Data section –
___
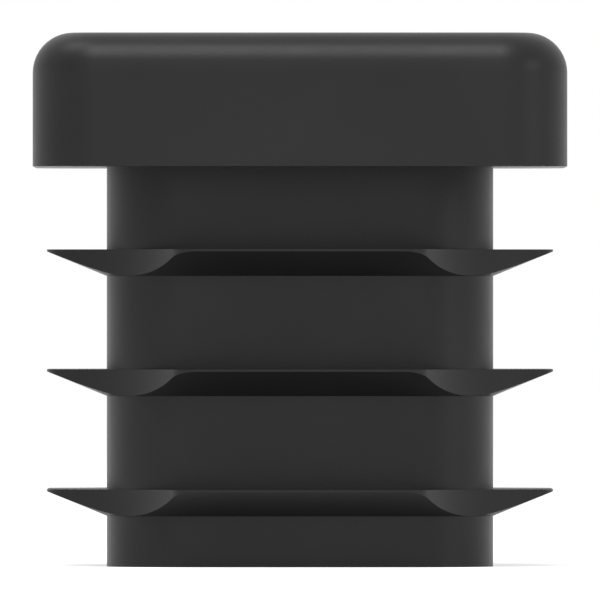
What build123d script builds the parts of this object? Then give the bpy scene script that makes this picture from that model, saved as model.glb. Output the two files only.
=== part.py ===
from build123d import *
import math
import os

# Square tube end cap: one moulding with a closing head, a hollow core that is pushed into the
# tube, and a stack of thin lamellae that bend against the tube's inner wall and hold the cap.
# All sizes are in millimetres. The origin is the middle of the core's open end, and +Z runs
# through the core to the head.

# Head: covers the end of the tube and is as wide as the tube's outside
head_width = 20.0
head_height = 5.0
head_edge_radius = 1.5              # rounding round the top face
head_face_corner_radius = 1.0       # what is left of the corner rounding on the flat top face

# Core: the square sleeve that goes into the tube
core_width = 14.5
core_length = 15.0
core_corner_radius = 3.0
core_wall = 1.5

# Hollow: open at the core's end, closed by the head
head_roof = 3.0                     # plastic left between the hollow and the top face
hollow_ceiling_radius = 0.5         # rounding between the hollow's walls and its ceiling
hollow_least_corner_radius = 1.0    # the hollow's upright corners are never sharper than this

# Lamellae: flat on top, with an underside that rises from the root to a feather edge
lamella_count = 3
lamella_reach = 2.25                # how far they stand out from the core
lamella_root_height = 1.0
lamella_tip_height = 0.08
lamella_top_gap = 3.1               # from the head's underside to the first flat top
lamella_end_gap = 1.9               # from the core's open end to the last root
relief_radius = 7.0                 # round bite that frees each corner of a lamella
relief_land = 0.03                  # what the bite leaves standing at the core's rounded corner
lamella_corner_radius = 1.0         # rounding where a bite meets the straight outer edge

# Sizes that follow from those above
head_corner_radius = head_edge_radius + head_face_corner_radius
hollow_width = core_width - 2 * core_wall
hollow_depth = core_length + head_height - head_roof
hollow_corner_radius = max(core_corner_radius - core_wall, hollow_least_corner_radius)
lamella_width = core_width + 2 * lamella_reach
lamella_rise = lamella_root_height - lamella_tip_height
lamella_span = core_length - lamella_top_gap - lamella_root_height - lamella_end_gap
lamella_pitch = lamella_span / max(lamella_count - 1, 1)
lamella_heights = [lamella_end_gap + level * lamella_pitch for level in range(lamella_count)]

# The bite's centre lies on the corner's diagonal, so that its arc just clears the core's corner
core_corner_centre = core_width / 2 - core_corner_radius
core_corner_reach = math.hypot(core_corner_centre, core_corner_centre) + core_corner_radius
relief_centre = (core_corner_reach + relief_land + relief_radius) * math.sin(math.radians(45))

os.makedirs("parts", exist_ok=True)


# One lamella, with its root at Z = 0. It is a whole plate: its middle merges with the core.
with BuildPart() as lamella:
    # dish: the underside slopes up and out from the core's outline all round
    with BuildSketch():
        RectangleRounded(core_width, core_width, core_corner_radius)
    with BuildSketch(Plane.XY.offset(lamella_rise)) as tip_outline:
        RectangleRounded(lamella_width, lamella_width, core_corner_radius + lamella_reach)
    loft(ruled=True)

    # rim: the thin upright edge above the dish, which carries the flat top
    extrude(tip_outline.sketch, amount=lamella_tip_height)

    # plan shape: a square with a round bite out of each corner and softened points
    with BuildSketch() as plan:
        Rectangle(lamella_width, lamella_width)
        with GridLocations(2 * relief_centre, 2 * relief_centre, 2, 2):
            Circle(relief_radius, mode=Mode.SUBTRACT)
        fillet(plan.vertices(), radius=lamella_corner_radius)
    extrude(amount=lamella_root_height, mode=Mode.INTERSECT)


with BuildPart() as end_cap:
    # core
    with BuildSketch():
        RectangleRounded(core_width, core_width, core_corner_radius)
    extrude(amount=core_length)

    # lamellae, evenly spaced along the core
    with Locations(*[(0, 0, height) for height in lamella_heights]):
        add(lamella.part)

    # head, with its top edge rounded all the way round
    with BuildSketch(Plane.XY.offset(core_length)):
        RectangleRounded(head_width, head_width, head_corner_radius)
    extrude(amount=head_height)
    fillet(end_cap.faces().sort_by(Axis.Z)[-1].edges(), radius=head_edge_radius)

    # hollow, cut last so that it also clears the lamellae's middles
    with BuildSketch():
        RectangleRounded(hollow_width, hollow_width, hollow_corner_radius)
    extrude(amount=hollow_depth, mode=Mode.SUBTRACT)
    ceiling = end_cap.faces().filter_by(Plane.XY).filter_by_position(Axis.Z, hollow_depth, hollow_depth)
    fillet(ceiling.edges(), radius=hollow_ceiling_radius)

end_cap.part.label = "end_cap"
export_step(end_cap.part, "parts/end_cap.step")
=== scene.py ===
import math

import bpy
from mathutils import Matrix, Vector


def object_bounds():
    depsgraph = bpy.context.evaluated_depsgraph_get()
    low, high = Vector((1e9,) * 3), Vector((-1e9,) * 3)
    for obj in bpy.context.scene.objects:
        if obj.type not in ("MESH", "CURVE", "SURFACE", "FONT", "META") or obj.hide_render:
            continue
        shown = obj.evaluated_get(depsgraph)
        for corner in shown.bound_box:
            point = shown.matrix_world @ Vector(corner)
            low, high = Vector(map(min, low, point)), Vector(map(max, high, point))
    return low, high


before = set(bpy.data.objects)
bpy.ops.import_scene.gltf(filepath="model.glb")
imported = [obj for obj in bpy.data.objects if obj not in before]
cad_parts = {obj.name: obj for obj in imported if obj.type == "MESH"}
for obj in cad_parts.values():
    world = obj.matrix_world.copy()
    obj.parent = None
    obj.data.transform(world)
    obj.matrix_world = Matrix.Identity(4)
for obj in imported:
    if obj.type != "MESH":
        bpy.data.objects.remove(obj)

MM = 0.001
cad_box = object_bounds()
low, high = cad_box

# ---------------------------------------------------------------- camera
# The photograph looks straight at one side of the cap with almost no perspective, so the camera
# stands far off with a long lens.
VIEW_WIDTH = 22.5 * MM          # what the picture's width spans ...
VIEW_PLANE = 5.0 * MM           # ... this far in front of the cap's axis
SENSOR = 36.0
LENS = 1640.0
NEAREST, FARTHEST = 0.1, 10.0   # the depth that the camera sees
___
Written instruction –
Transcribe, word for word, every line from the line with "# hollow, cut" to the line with "bpy.data.objects.remove(obj)", inclusive, and output nothing else.

Full output –
    # hollow, cut last so that it also clears the lamellae's middles
    with BuildSketch():
        RectangleRounded(hollow_width, hollow_width, hollow_corner_radius)
    extrude(amount=hollow_depth, mode=Mode.SUBTRACT)
    ceiling = end_cap.faces().filter_by(Plane.XY).filter_by_position(Axis.Z, hollow_depth, hollow_depth)
    fillet(ceiling.edges(), radius=hollow_ceiling_radius)

end_cap.part.label = "end_cap"
export_step(end_cap.part, "parts/end_cap.step")
=== scene.py ===
import math

import bpy
from mathutils import Matrix, Vector


def object_bounds():
    depsgraph = bpy.context.evaluated_depsgraph_get()
    low, high = Vector((1e9,) * 3), Vector((-1e9,) * 3)
    for obj in bpy.context.scene.objects:
        if obj.type not in ("MESH", "CURVE", "SURFACE", "FONT", "META") or obj.hide_render:
            continue
        shown = obj.evaluated_get(depsgraph)
        for corner in shown.bound_box:
            point = shown.matrix_world @ Vector(corner)
            low, high = Vector(map(min, low, point)), Vector(map(max, high, point))
    return low, high


before = set(bpy.data.objects)
bpy.ops.import_scene.gltf(filepath="model.glb")
imported = [obj for obj in bpy.data.objects if obj not in before]
cad_parts = {obj.name: obj for obj in imported if obj.type == "MESH"}
for obj in cad_parts.values():
    world = obj.matrix_world.copy()
    obj.parent = None
    obj.data.transform(world)
    obj.matrix_world = Matrix.Identity(4)
for obj in imported:
    if obj.type != "MESH":
        bpy.data.objects.remove(obj)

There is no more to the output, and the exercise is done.